Prediction of loblolly pine wood properties using transmittance near-infrared spectroscopy

Abstract

Near-infrared (NIR) spectroscopy is a rapid nondestructive technique that has been used to characterize chemical and physical properties of a wide range of materials. In this study, transmittance NIR spectra from thin wood wafers cut from increment cores were used to develop calibration models for the estimation of α-cellulose content, average fiber length, fiber coarseness, and lignin content in the laboratory. Eleven-year-old trees from two sites were sampled using 12-mm increment cores. Earlywood and latewood of ring 3 and ring 8 from these samples were analyzed in the laboratory using microanalytical methods for α-cellulose content, average fiber length, fiber coarseness, and lignin content. NIR calibrations and laboratory measurements based on one site were generally reliable, with coefficients of determination (R2) ranging from 0.54 to 0.88 for average fiber length and α-cellulose content, respectively. Predicting ring 8 properties using ring 3 calibration equations showed potential for predicting α-cellulose content and fiber coarseness, with R2 values of approximately 0.60, indicating the potential for early selection.
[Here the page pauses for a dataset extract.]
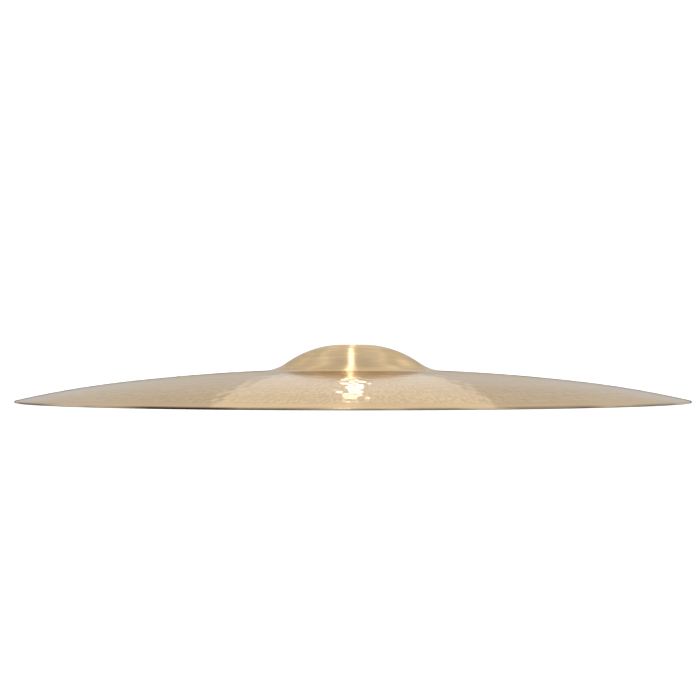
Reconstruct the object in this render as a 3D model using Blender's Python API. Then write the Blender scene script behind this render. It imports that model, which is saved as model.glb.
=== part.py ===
"""A crash cymbal: one disc of cast bronze, pressed and lathed to a bowed plate with a raised bell.

Units are metres, +Z is up. The origin is on the axis, in the plane that the rim rests on.
The upper surface is a chain of tangent arcs turned about the axis, from the hole outwards:
a flat seat, the bell's dome, the concave foot of the bell, the bow and the steeper shoulder.
The underside follows it one wall thickness below, and the wall thins evenly from hole to rim.
"""

import math

import bmesh
import bpy
from mathutils import Vector
from mathutils.geometry import intersect_sphere_sphere_2d

# Plan sizes
CYMBAL_DIAMETER = 0.4064  # 16 inches across the rim
HOLE_DIAMETER = 0.0127  # half an inch, passes the sleeve of a cymbal stand
SEAT_WIDTH = 0.00265  # flat land round the hole, where felt washers press

# Bell
BELL_RISE = 0.0146  # from the bow's crown, if it ran on to the axis, up to the seat
DOME_RADIUS = 0.0599
DOME_CENTRE_RADIUS = 0.0055  # the dome's arc is centred this far out from the axis
FOOT_RADIUS = 0.0259  # concave arc that blends the dome into the bow

# Bow
BOW_RADIUS = 1.2130
SHOULDER_START_RADIUS = 0.1390  # distance from the axis where the shoulder takes over
SHOULDER_RADIUS = 0.6000

# Wall and edges
BELL_THICKNESS = 0.00110
RIM_THICKNESS = 0.00085
RIM_LAND = 0.0004  # width of the flat ring at the bottom of the rim
EDGE_BREAK = 0.0002  # small chamfer on the rim and on both ends of the hole

# Worked out from the sizes above
RIM_RADIUS = CYMBAL_DIAMETER / 2
HOLE_RADIUS = HOLE_DIAMETER / 2
SEAT_RADIUS = HOLE_RADIUS + SEAT_WIDTH

# Facets
TURN_SEGMENTS = 72
DOME_STEPS = 8
FOOT_STEPS = 5
BOW_STEPS = 4
SHOULDER_STEPS = 4
SHARP_ANGLE = math.radians(30)

BRONZE_COLOUR = (0.66, 0.51, 0.31, 1.0)
BRONZE_ROUGHNESS = 0.32


def arc(centre, radius, start, end, steps, side):
    """Points (distance from axis, height, cosine of slope) on a circle's upper or lower side.

    side is 1 above the centre and -1 below it; start and end are distances from the axis.
    """
    first = math.asin((start - centre.x) / radius)
    last = math.asin((end - centre.x) / radius)
    points = []
    for step in range(steps + 1):
        angle = first + (last - first) * step / steps
        height = centre.y + side * radius * math.cos(angle)
        points.append((centre.x + radius * math.sin(angle), height, math.cos(angle)))
    return points


def toward(start, end, distance):
    """The point at a distance from start on the line to end."""
    return start + (end - start).normalized() * distance


def upper_outline():
    """The upper surface from the seat's edge to the rim, measured from the bow's crown."""
    bow_centre = Vector((0.0, -BOW_RADIUS))
    join_height = math.sqrt(BOW_RADIUS**2 - SHOULDER_START_RADIUS**2) - BOW_RADIUS
    join = Vector((SHOULDER_START_RADIUS, join_height))
    shoulder_centre = toward(join, bow_centre, SHOULDER_RADIUS)

    dome_drop = math.sqrt(DOME_RADIUS**2 - (SEAT_RADIUS - DOME_CENTRE_RADIUS) ** 2)
    dome_centre = Vector((DOME_CENTRE_RADIUS, BELL_RISE - dome_drop))
    foot_centre = max(
        intersect_sphere_sphere_2d(
            dome_centre, DOME_RADIUS + FOOT_RADIUS, bow_centre, BOW_RADIUS + FOOT_RADIUS
        ),
        key=lambda centre: centre.x,
    )
    foot_top = toward(foot_centre, dome_centre, FOOT_RADIUS)
    foot_bottom = toward(foot_centre, bow_centre, FOOT_RADIUS)

    dome = arc(dome_centre, DOME_RADIUS, SEAT_RADIUS, foot_top.x, DOME_STEPS, 1)
    foot = arc(foot_centre, FOOT_RADIUS, foot_top.x, foot_bottom.x, FOOT_STEPS, -1)
    bow = arc(bow_centre, BOW_RADIUS, foot_bottom.x, join.x, BOW_STEPS, 1)
    land_start = RIM_RADIUS - RIM_LAND
    shoulder = arc(shoulder_centre, SHOULDER_RADIUS, join.x, land_start, SHOULDER_STEPS, 1)
    edge = arc(shoulder_centre, SHOULDER_RADIUS, RIM_RADIUS - EDGE_BREAK, RIM_RADIUS, 1, 1)
    return dome + foot[1:] + bow[1:] + shoulder[1:] + edge


def wall_thickness(distance):
    """Thickness across the wall at a distance from the axis."""
    share = distance / RIM_RADIUS
    return BELL_THICKNESS + (RIM_THICKNESS - BELL_THICKNESS) * share


def section():
    """The closed section as (distance, height) pairs: out along the top, back along the bottom."""
    upper = upper_outline()
    seat = upper[0][1]
    rim_height = upper[-1][1]
    under = [(r, z - wall_thickness(r) / slope) for r, z, slope in upper[:-2]]
    under_seat = seat - wall_thickness(SEAT_RADIUS)
    under[0] = (SEAT_RADIUS, under_seat)
    floor = under[-1][1]

    top = [(HOLE_RADIUS, seat - EDGE_BREAK), (HOLE_RADIUS + EDGE_BREAK, seat)]
    top += [(r, z) for r, z, _ in upper[:-1]]
    top += [(RIM_RADIUS, rim_height - EDGE_BREAK)]
    bottom = [(RIM_RADIUS, floor)]
    bottom += reversed(under)
    bottom += [(HOLE_RADIUS + EDGE_BREAK, under_seat), (HOLE_RADIUS, under_seat + EDGE_BREAK)]
    return [(r, z - floor) for r, z in top + bottom]


def turned_mesh(name, outline):
    """A closed outline spun once round the Z axis."""
    bm = bmesh.new()
    corners = [bm.verts.new((r, 0.0, z)) for r, z in outline]
    edges = [bm.edges.new((a, b)) for a, b in zip(corners, corners[1:] + corners[:1])]
    bmesh.ops.spin(
        bm,
        geom=corners + edges,
        axis=(0.0, 0.0, 1.0),
        cent=(0.0, 0.0, 0.0),
        angle=math.tau,
        steps=TURN_SEGMENTS,
        use_merge=True,
    )
    bmesh.ops.recalc_face_normals(bm, faces=bm.faces)
    mesh = bpy.data.meshes.new(name)
    bm.to_mesh(mesh)
    bm.free()
    mesh.shade_smooth()
    mesh.set_sharp_from_angle(angle=SHARP_ANGLE)
    return mesh


def bronze():
    """Pale gold bell bronze with a lathed satin surface."""
    material = bpy.data.materials.new("bronze")
    material.use_nodes = True
    shader = material.node_tree.nodes["Principled BSDF"]
    shader.inputs["Base Color"].default_value = BRONZE_COLOUR
    shader.inputs["Metallic"].default_value = 1.0
    shader.inputs["Roughness"].default_value = BRONZE_ROUGHNESS
    material.diffuse_color = BRONZE_COLOUR
    return material


def cymbal():
    """The whole cymbal: bell, bow and rim are one piece of metal."""
    mesh = turned_mesh("cymbal", section())
    mesh.materials.append(bronze())
    piece = bpy.data.objects.new("cymbal", mesh)
    bpy.context.scene.collection.objects.link(piece)
    return piece


def main():
    for old in list(bpy.data.objects):
        bpy.data.objects.remove(old)
    cymbal()


main()
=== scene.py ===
"""The look of a crash cymbal: a lathed and hammered bronze skin that follows the solid's outline.

Lengths are metres and +Z is up. The front of the cymbal faces -Y, towards the camera.
"""

import math

import bpy
import numpy as np
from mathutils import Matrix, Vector

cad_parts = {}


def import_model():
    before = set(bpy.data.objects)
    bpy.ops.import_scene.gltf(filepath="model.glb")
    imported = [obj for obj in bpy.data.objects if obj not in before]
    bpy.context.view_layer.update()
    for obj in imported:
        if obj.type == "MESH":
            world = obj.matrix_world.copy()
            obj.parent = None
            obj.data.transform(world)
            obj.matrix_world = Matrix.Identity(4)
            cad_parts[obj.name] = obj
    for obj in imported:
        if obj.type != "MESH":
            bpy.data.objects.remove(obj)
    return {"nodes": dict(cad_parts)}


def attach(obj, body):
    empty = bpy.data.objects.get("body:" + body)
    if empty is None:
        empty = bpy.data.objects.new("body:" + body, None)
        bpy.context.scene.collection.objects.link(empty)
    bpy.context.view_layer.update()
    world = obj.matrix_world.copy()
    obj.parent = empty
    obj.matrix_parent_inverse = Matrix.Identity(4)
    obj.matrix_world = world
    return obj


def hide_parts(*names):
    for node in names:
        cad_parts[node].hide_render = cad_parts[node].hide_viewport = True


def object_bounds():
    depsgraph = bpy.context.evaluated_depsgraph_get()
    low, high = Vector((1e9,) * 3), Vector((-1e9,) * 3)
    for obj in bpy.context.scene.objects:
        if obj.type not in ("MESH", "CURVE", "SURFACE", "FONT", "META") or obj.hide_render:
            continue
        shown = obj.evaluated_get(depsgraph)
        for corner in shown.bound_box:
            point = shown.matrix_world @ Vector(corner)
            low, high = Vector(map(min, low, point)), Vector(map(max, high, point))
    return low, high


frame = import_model()
CAD_LOW, CAD_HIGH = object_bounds()
RIM_RADIUS = (CAD_HIGH.x - CAD_LOW.x) / 2
HEIGHT = CAD_HIGH.z - CAD_LOW.z

# Facets of the fine skin: (up to this distance from the axis, points round the ring, ring spacing)
TOP_ZONES = ((0.052, 192, 0.0012), (0.110, 384, 0.00135), (RIM_RADIUS, 768, 0.0015))
UNDER_ZONES = ((0.110, 192, 0.0030), (RIM_RADIUS, 384, 0.0026))
ROUND_STEPS = 3  # facets on the rounded edge of the rim
SHARP_ANGLE = math.radians(30)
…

Predicting the wood properties using the calibration equations from one site to predict another showed moderate success for α-cellulose content (R2 = 0.64) and fiber coarseness (R2 = 0.63), but predictions for fiber length were relatively poor (R2 = 0.43). Prediction of lignin content using transmittance NIR spectroscopy was not as reliable in this study, partially because of low variation in lignin content in these wood samples and large errors in measuring lignin content in the laboratory.